**Supplied material:**
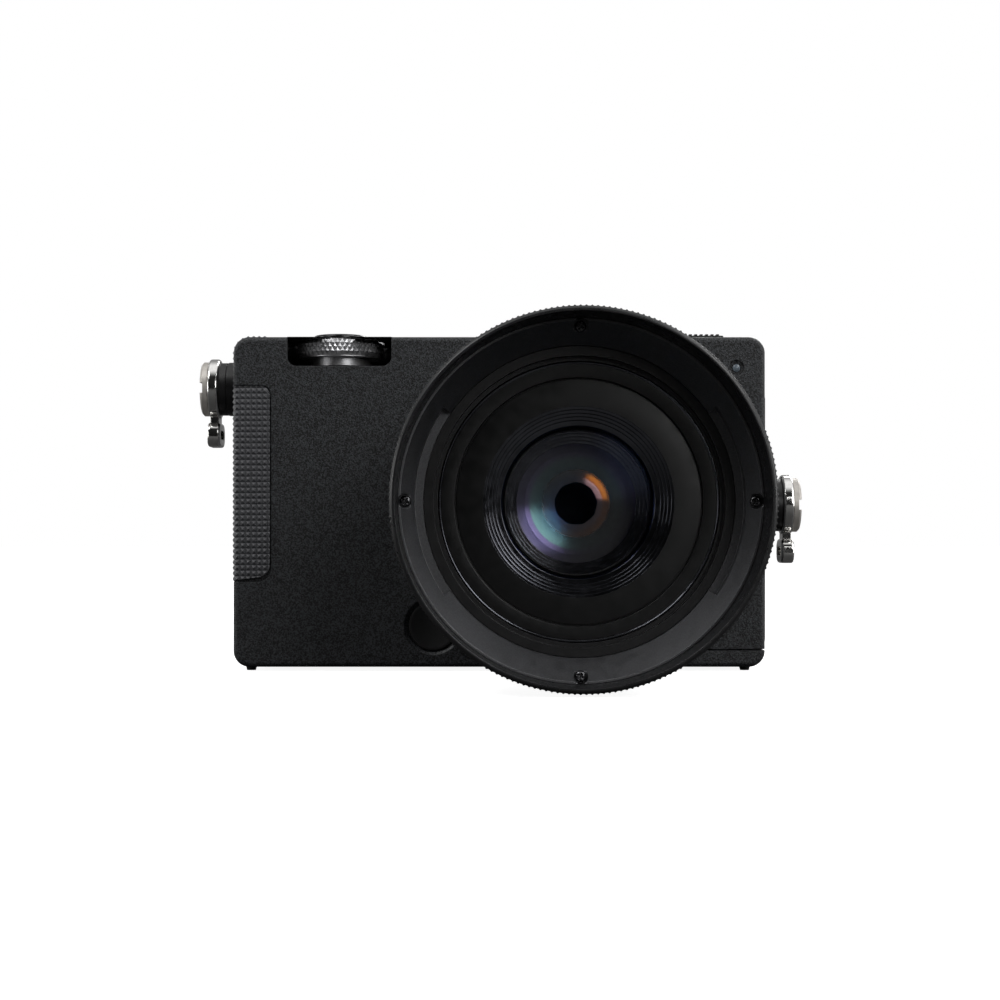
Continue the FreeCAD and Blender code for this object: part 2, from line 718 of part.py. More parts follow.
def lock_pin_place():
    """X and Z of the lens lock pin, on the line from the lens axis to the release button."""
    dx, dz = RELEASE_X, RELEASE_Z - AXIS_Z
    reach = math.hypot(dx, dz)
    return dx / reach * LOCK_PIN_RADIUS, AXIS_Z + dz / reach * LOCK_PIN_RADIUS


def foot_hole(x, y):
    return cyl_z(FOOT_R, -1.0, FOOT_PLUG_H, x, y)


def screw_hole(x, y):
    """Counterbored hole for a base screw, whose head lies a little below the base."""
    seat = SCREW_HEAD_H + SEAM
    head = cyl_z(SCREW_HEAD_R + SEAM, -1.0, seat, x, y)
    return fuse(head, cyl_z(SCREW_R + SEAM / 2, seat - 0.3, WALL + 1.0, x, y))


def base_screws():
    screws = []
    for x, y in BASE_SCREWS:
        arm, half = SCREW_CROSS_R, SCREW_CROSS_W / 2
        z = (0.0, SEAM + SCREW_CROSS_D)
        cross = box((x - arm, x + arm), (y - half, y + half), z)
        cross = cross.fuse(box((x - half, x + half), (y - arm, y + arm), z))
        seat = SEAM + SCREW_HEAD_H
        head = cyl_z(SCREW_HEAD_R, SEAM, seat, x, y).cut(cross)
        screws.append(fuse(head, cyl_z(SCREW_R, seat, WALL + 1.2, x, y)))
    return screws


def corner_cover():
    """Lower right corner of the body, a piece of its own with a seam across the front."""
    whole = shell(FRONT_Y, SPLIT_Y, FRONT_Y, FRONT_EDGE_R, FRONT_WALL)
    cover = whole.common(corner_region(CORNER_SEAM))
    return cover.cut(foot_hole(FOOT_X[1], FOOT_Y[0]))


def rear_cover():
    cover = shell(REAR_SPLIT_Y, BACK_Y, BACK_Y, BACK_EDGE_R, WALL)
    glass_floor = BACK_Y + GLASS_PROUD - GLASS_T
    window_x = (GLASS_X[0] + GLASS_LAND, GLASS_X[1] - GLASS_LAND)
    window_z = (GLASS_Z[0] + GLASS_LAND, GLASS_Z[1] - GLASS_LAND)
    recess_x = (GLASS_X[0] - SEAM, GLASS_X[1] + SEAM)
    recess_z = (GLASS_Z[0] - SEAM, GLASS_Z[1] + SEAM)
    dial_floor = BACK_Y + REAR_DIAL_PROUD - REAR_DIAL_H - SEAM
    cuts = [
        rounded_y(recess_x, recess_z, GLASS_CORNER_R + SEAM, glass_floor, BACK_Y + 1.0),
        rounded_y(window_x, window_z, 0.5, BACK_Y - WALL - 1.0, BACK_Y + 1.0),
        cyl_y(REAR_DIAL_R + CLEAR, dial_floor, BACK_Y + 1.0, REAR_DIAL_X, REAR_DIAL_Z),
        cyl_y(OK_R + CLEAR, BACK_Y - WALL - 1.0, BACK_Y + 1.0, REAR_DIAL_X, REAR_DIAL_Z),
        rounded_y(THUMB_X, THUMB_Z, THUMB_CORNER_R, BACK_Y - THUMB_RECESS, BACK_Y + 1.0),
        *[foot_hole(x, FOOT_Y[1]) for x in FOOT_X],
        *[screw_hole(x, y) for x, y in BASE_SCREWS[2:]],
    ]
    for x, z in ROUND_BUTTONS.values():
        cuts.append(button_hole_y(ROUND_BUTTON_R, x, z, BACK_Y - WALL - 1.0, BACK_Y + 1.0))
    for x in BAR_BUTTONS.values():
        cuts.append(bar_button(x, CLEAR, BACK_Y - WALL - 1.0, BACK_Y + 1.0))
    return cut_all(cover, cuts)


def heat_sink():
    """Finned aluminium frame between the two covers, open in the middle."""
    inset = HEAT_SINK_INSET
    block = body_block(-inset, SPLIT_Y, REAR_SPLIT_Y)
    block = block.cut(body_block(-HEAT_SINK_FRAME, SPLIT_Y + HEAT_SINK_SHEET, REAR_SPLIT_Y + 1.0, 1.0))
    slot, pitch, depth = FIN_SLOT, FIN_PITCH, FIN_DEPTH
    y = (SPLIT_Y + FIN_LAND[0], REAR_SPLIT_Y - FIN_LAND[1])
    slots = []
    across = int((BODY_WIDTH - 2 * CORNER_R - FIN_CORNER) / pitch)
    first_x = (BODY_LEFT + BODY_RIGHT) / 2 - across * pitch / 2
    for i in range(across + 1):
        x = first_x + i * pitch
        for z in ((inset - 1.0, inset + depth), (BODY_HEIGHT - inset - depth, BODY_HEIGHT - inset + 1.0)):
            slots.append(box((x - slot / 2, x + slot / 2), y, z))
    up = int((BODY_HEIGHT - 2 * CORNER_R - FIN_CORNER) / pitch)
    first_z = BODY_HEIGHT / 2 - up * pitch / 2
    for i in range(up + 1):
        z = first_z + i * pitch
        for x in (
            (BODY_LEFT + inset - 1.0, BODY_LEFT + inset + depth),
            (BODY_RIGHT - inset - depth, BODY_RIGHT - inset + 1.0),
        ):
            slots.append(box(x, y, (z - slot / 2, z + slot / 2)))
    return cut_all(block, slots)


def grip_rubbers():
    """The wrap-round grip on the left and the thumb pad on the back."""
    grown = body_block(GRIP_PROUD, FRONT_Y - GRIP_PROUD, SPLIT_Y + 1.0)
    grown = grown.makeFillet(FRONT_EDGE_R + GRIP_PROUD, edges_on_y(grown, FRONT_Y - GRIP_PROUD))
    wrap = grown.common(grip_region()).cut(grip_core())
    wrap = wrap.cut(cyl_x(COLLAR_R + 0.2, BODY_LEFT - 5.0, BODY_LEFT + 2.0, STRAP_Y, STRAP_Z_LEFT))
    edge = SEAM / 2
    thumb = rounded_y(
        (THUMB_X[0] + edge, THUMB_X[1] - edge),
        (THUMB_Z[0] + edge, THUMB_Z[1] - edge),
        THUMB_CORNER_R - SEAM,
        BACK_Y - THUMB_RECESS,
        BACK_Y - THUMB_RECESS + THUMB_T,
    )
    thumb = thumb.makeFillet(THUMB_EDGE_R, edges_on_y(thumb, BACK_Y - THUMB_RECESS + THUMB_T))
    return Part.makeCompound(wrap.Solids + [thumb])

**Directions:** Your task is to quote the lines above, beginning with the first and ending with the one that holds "return cyl_z(FOOT_R, -1.0, FOOT_PLUG_H, x, y)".

**Exercise solution:**
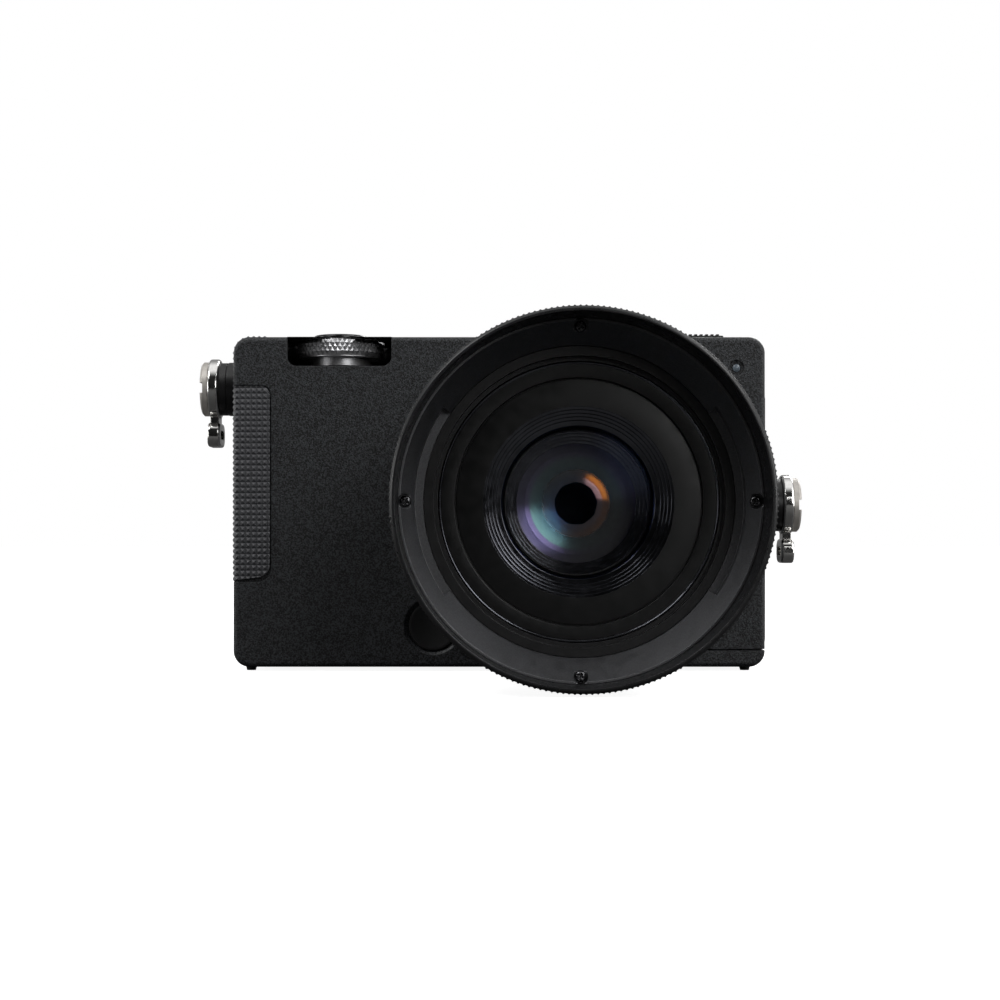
Continue the FreeCAD and Blender code for this object: part 2, from line 718 of part.py. More parts follow.
def lock_pin_place():
    """X and Z of the lens lock pin, on the line from the lens axis to the release button."""
    dx, dz = RELEASE_X, RELEASE_Z - AXIS_Z
    reach = math.hypot(dx, dz)
    return dx / reach * LOCK_PIN_RADIUS, AXIS_Z + dz / reach * LOCK_PIN_RADIUS


def foot_hole(x, y):
    return cyl_z(FOOT_R, -1.0, FOOT_PLUG_H, x, y)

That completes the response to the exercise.